The campaign mainly focused on BERJAYA claiming PBS's failure to implement its promises after winning the state election, and PBS' rebuttal of the claim saying they need more time and funds to undo BERJAYA's mistake while they governed the state. The campaigning period is also held at the backdrop of USNO's court case against PBS centered on legitimacy of Joseph Pairin Kitingan as the Chief Minister of Sabah. Observers saw the contest also between non-Muslim Bumiputera-led PBS against Muslim Bumiputera-led BERJAYA, with another Muslim Bumiputera-led USNO supporting BERJAYA's campaign. They also predicted PBS would win in the non-Muslim Bumiputera majority seat.

== Timeline ==
The key dates are listed below.

| Date | Event |
|---|---|
|  | Issue of the Writ of Election |
| 19 September 1985 | Nomination Day |
| 19 September - 10 October 1985 | Campaigning Period |
|  | Early polling day for postal and overseas voters |
| 11-12 October 1985 | Polling Day |

==Results==

Malaysian general by-election, 11–12 October 1985: Ulu Padas Upon the resignation of incumbent, Harris Salleh
| Party |  | Candidate | Votes | % | ∆% |
|  | PBS | Kadoh Agundong | 7,196 | 59.32 | +59.32 |
|  | BN | Jinuin Jimin | 4,934 | 40.68 | −32.13 |
| Total valid votes |  |  | 12,130 | 100.00 |
| Total rejected ballots |  |  |  |
| Unreturned ballots |  |  |  |
| Turnout |  |  |  |
| Registered electors |  |  |  |
| Majority |  |  | 2,262 | 18.64 | −32.24 |
|  | PBS gain from BN |  | Swing | N/A |  |

===Previous results===

Malaysian general election, 1982: Ulu Padas
| Party |  | Candidate | Votes | % | ∆% |
|  | BN | Harris Salleh | 8,252 | 72.81 | +72.81 |
|  | Independent | Halik Zaman | 2,486 | 21.93 | +21.93 |
|  | PAS | Jamparon Laja | 425 | 3.75 | +3.75 |
|  | Independent | Lawrence Liki | 171 | 1.51 | +1.51 |
| Total valid votes |  |  | 11,334 | 100.00 |
| Total rejected ballots |  |  | 261 |
| Unreturned ballots |  |  | 0 |
| Turnout |  |  | 11,595 | 73.22 |
| Registered electors |  |  | 15,835 |
| Majority |  |  | 5,766 | 50.88 |
|  | BN hold |  | Swing |  |  |

==Aftermath==
After PBS win, party president and Sabah Chief Minister Joseph Pairin Kitingan said that all people should accept the mandate given to the party, a message that observer implied that Joseph shows PBS has more support from the Sabah people than BERJAYA or USNO in governing the state. Observers also saw the win strengthen's PBS application to join BN, which PBS applied after their state election win but were yet approved by BN, with BERJAYA still in BN.
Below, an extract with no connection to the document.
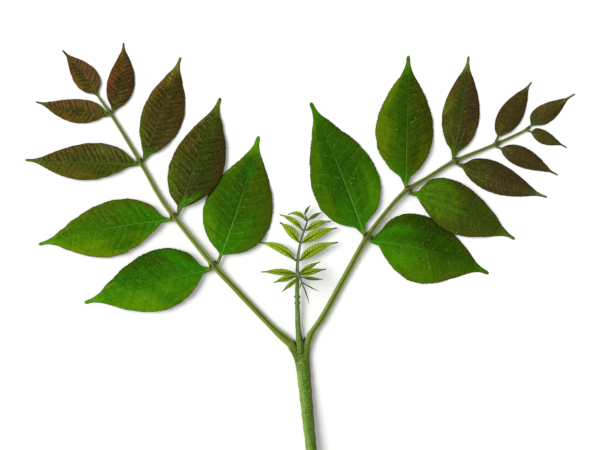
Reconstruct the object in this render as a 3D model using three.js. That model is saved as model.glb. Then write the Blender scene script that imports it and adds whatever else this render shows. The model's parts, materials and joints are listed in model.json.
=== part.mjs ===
// Leafy ash shoot, cut from the tree and laid on a flat surface: a green stem with one opposite
// pair of pinnate leaves, and the growing tip between them with its own pair of young leaves.
// Millimetres, +Z up. The shoot is laid out around the stem's leaf node, with +Y towards the
// growing tip, and the finished group is then moved so that its origin is the middle of its
// bounding box, on the surface it lies on.

import * as THREE from "three";

// ---- Driving dimensions ----

const fitGap = 0.35; // left between pieces that grow out of one another
const endGap = 1.5 * fitGap; // left between the end of a leaf stalk and its terminal leaflet
const up = new THREE.Vector3(0, 0, 1);

// How finely full-grown and young leaves are made, and how thick their blades are at the midrib.
const mature = { stalkSides: 8, stalkSteps: 32, bladeSteps: 16, thickness: 0.6 };
const young = { stalkSides: 6, stalkSteps: 12, bladeSteps: 8, thickness: 0.4 };
const bladeSides = 8;

// A stalk is a round or flattened tube through its points. Each point is [x, y, z of the centre],
// and widths are the tube's full width there.
const stem = {
  points: [
    [7.3, -62, 6.9],
    [5.3, -46, 6],
    [3.4, -27.5, 4.2],
    [2.2, -15, 3.05],
    [1.6, -9, 2.65],
    [1.1, -5, 2.45],
    [0.3, 0, 2.6],
    [0, 3, 2.9],
    [-0.4, 5.5, 3.2],
    [-0.8, 11, 3.8],
    [-1, 17.5, 4.5],
    [-1.15, 27.5, 5.5],
    [-1, 35.8, 6.3],
  ],
  widths: [5.2, 5.6, 6.3, 6.7, 7.2, 6.2, 4.4, 3.6, 3, 2.6, 2.4, 2.1, 2],
  flatness: [1, 1, 0.95, 0.86, 0.78, 0.82, 1, 1, 1, 1, 1, 1, 1], // height over width
};
const stemSides = 10;
const stemSteps = 36;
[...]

Kadoh and Jinuin would contest the seat again in 1986 Malaysian general election, now renamed as Padas, with Kadoh won again. By then PBS would be contesting under BN's banner, their application to join the coalition finally approved after their win in the state snap election of 1986, and BERJAYA contesting on their own after exiting BN days before the general election.